Культура убийств

Городская полиция Лас-Вегаса объявила о том, что жертвами стрельбы на кантри-фестивале стали свыше 50 человек, еще более двухсот получили ранения.Согласно версии полиции, 1 октября 64-летний Стивен Пэддок открыл огонь по посетителям фестиваля из окна своего номера в отеле Mandalay Bay. Трагедия в Лас-Вегасе стала крупнейшим в истории США массовым убийством людей с применением огнестрельного оружия, сообщает РБК.

Александр Мелихов, писатель:
Оставим в стороне душевнобольных, борцов с инопланетянами и красной гвардией, чьи мотивы часто нам не видны и не очень понятны. В принципе желание отомстить миру, который оказался по отношению к тебе не слишком приветлив, свойственно каждому. Каждый взрослый может вести себя в тех или иных обстоятельствах как ребенок, у которого мама плохая, папа плохой, каша дрянь. Человек зол на весь мир, и он расшвыривает игрушки. Разве не было у каждого из нас желания, когда мы были помоложе, колотить кулаками по стене? Я вспоминаю шпану, среди которой я жил. Человека кто-то обидел, кому он не может ответить — он пойдет и даст по морде другому. Дети или блатные ведут себя в этом смысле откровенно. Когда один из тысячи берет ружье и идет миру мстить, это ужасно, но совершенно ожидаемо и понятно. Ничего в этом смысле удивительного нет. Параллели между обыденным поведением людей и чудовищными поступками вроде расстрела в Лас-Вегасе мы легко обнаружим.
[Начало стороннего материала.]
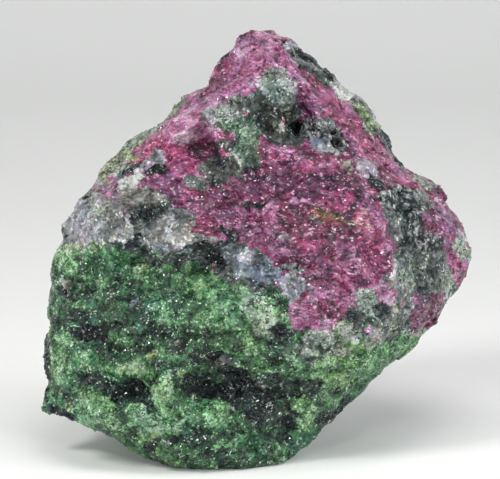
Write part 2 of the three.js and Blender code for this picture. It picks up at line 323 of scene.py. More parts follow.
# %% The recess under the brow
recess = [
    ("pale sage", 1.7, (2, 44.2), (3.2, 43), (3.7, 41.4)),
    ("pale sage", 0.6, (0.6, 43.8), (2, 44.8), (3, 44.6)),
    ("white", 0.35, (2.4, 45), (4, 43.6)),
    ("sage", 0.7, (1, 42), (2.4, 41.6), (3.6, 42.4)),
    # Painted shade, with the stone's own olive brown: umber in the depth of the recess.
    ("umber", 0.8, (0.6, 41.8), (1.8, 40.9), (2.6, 40.5)),
    ("sage", 0.5, (3, 41.1), (3.9, 40.6)),
    ("umber", 0.8, (-1.8, 41.3), (0.5, 40.9), (1.6, 39.9)),
    ("soft leaf", 1.3, (-3.6, 39.7), (-2.7, 39.4), (-1.2, 38.6), (-0.4, 39)),
    ("rose", 0.4, (-5.8, 39.6), (-5, 39.2)),
    ("pale sage", 1, (-4.2, 40.6), (-2.8, 40.8)),
    ("soft leaf", 1.3, (-1.2, 37.6), (-1, 36), (-1.2, 34.8)),
    ("soft leaf", 0.9, (-0.8, 37.4), (-0.6, 36)),
    ("pale sage", 0.5, (-2.4, 35.6), (-1.6, 34.8)),
    # Painted shade, with the stone's own olive brown: umber low in the recess.
    ("umber", 0.9, (1.6, 38.4), (2.4, 37.6), (4.6, 37.5)),
    ("pale sage", 0.55, (2.6, 39.1), (2.7, 38.8)),
    ("slate", 0.9, (4, 38.9), (5.2, 38.9)),
    ("pale sage", 0.4, (-2.7, 42.4), (-1.6, 42.3)),
    # Painted light: pale rose over a hollow that falls in shade, to lift it.
    ("rose", 0.9, (-8.6, 37.9), (-7.2, 38.5), (-6, 38.7)),
    ("wine", 1.1, (-6.4, 36.4), (-5.4, 36.3)),
    ("mauve", 0.4, (-6.2, 36.8), (-5.9, 36.6)),
    ("umber", 0.6, (-4.4, 37), (-3.5, 36.9), (-3, 36.5)),
    ("umber", 0.9, (-5.6, 34.3), (-2.8, 34.6)),
    ("slate", 0.5, (-4.8, 35.6), (-3.6, 34.6)),
    ("mauve", 0.7, (0.4, 36.6), (0.8, 35.4)),
    ("salt", 1.2, (6.2, 38.6), (7.6, 38.8), (8.8, 38), (9.2, 37)),
    ("white", 0.25, (6.3, 39.8), (8.4, 39.7)),
    ("pale blue", 0.65, (6.7, 37.3), (7.8, 36.9)),
]
print(len(recess), "strokes in the recess")

# %% [markdown]
# Behind the peak a dark blade of hornblende shows, and a bright band of ruby runs down the edge
# with a thin green and blue-grey selvage outside it.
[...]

Понятно, что такие вещи происходят в, условно говоря, свободных обществах: вспомним расстрел Брейвика в Норвегии, школьные расстрелы в Америке и так далее. В свободных обществах легче доступ к оружию, чем в авторитарных, где у государства очень жесткая монополия на насилие. В Советском Союзе, если помните, винтовку достать было невозможно, а счастливый обладатель двустволки должен был быть членом охотничьего общества. Там, где оружие под контролем государства, такие вещи практически невозможны. Другое дело, что тоталитарные государства с их монополией на убийство методично уничтожают людей гораздо больше, чем маньяки и стрелки. Если вы посмотрите на статистику, сколько людей кончает с собой — от безвыходности, от обиды, то количество жертв таких стрелков на фоне самоубийц исчезающе мало. Просто на нас производит сильное впечатление цинизм и бессмысленность преступления.
В моем романе "Свидание с Квазимодо" героиня, судебный эксперт, должна диагностировать, вменяем или нет тот или иной убийца. И она обнаруживает, что мы сажаем в тюрьму за то же, что воспеваем в своей культуре. Только в других декорациях и костюмах. Движет людьми красота убийства. В нашей культуре насильственная смерть — это красиво. Если наш сосед по лестничной площадке задушит жену, мы будем ужасаться и говорить, как это страшно, а потом пойдем в театр и будем аплодировать актеру в роли Отелло.  Мы уже две с половиной тысячи лет смотрим, как Медея убивает собственных детей, но когда это же сделает работница лесхоза, мы уверены, что перед нами чудовище. Наша культура эстетизирует убийство: убийство из ревности, благородная месть и так далее. И все это провоцирует убийства на бытовой почве. У преступления почти всегда можно обнаружить сходство с культурным образцом.